GIVEN PROBLEM: All material below is to be reproduced exactly.
— begin SOURCE DATA —
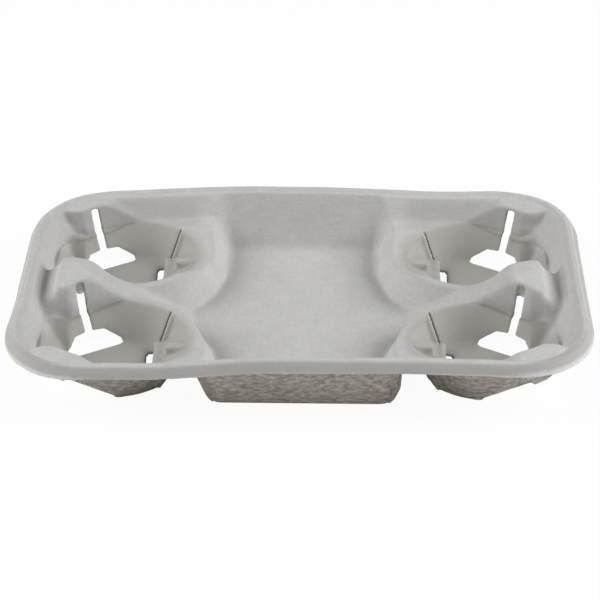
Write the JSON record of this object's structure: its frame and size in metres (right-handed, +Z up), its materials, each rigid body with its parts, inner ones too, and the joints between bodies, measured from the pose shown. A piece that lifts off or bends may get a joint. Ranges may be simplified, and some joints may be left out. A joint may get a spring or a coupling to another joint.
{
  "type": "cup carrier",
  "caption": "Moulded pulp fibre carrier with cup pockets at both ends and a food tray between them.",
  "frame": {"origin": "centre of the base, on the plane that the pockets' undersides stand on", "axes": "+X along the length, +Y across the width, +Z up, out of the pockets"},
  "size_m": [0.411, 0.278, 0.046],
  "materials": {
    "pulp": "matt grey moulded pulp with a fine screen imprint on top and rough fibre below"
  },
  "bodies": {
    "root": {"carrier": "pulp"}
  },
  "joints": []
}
— end SOURCE DATA —
OUTPUT OF THE TASK:
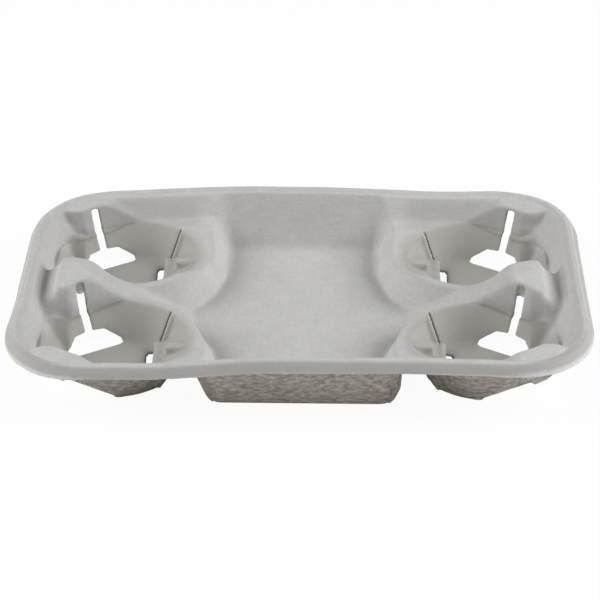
Write the JSON record of this object's structure: its frame and size in metres (right-handed, +Z up), its materials, each rigid body with its parts, inner ones too, and the joints between bodies, measured from the pose shown. A piece that lifts off or bends may get a joint. Ranges may be simplified, and some joints may be left out. A joint may get a spring or a coupling to another joint.
{
  "type": "cup carrier",
  "caption": "Moulded pulp fibre carrier with cup pockets at both ends and a food tray between them.",
  "frame": {"origin": "centre of the base, on the plane that the pockets' undersides stand on", "axes": "+X along the length, +Y across the width, +Z up, out of the pockets"},
  "size_m": [0.411, 0.278, 0.046],
  "materials": {
    "pulp": "matt grey moulded pulp with a fine screen imprint on top and rough fibre below"
  },
  "bodies": {
    "root": {"carrier": "pulp"}
  },
  "joints": []
}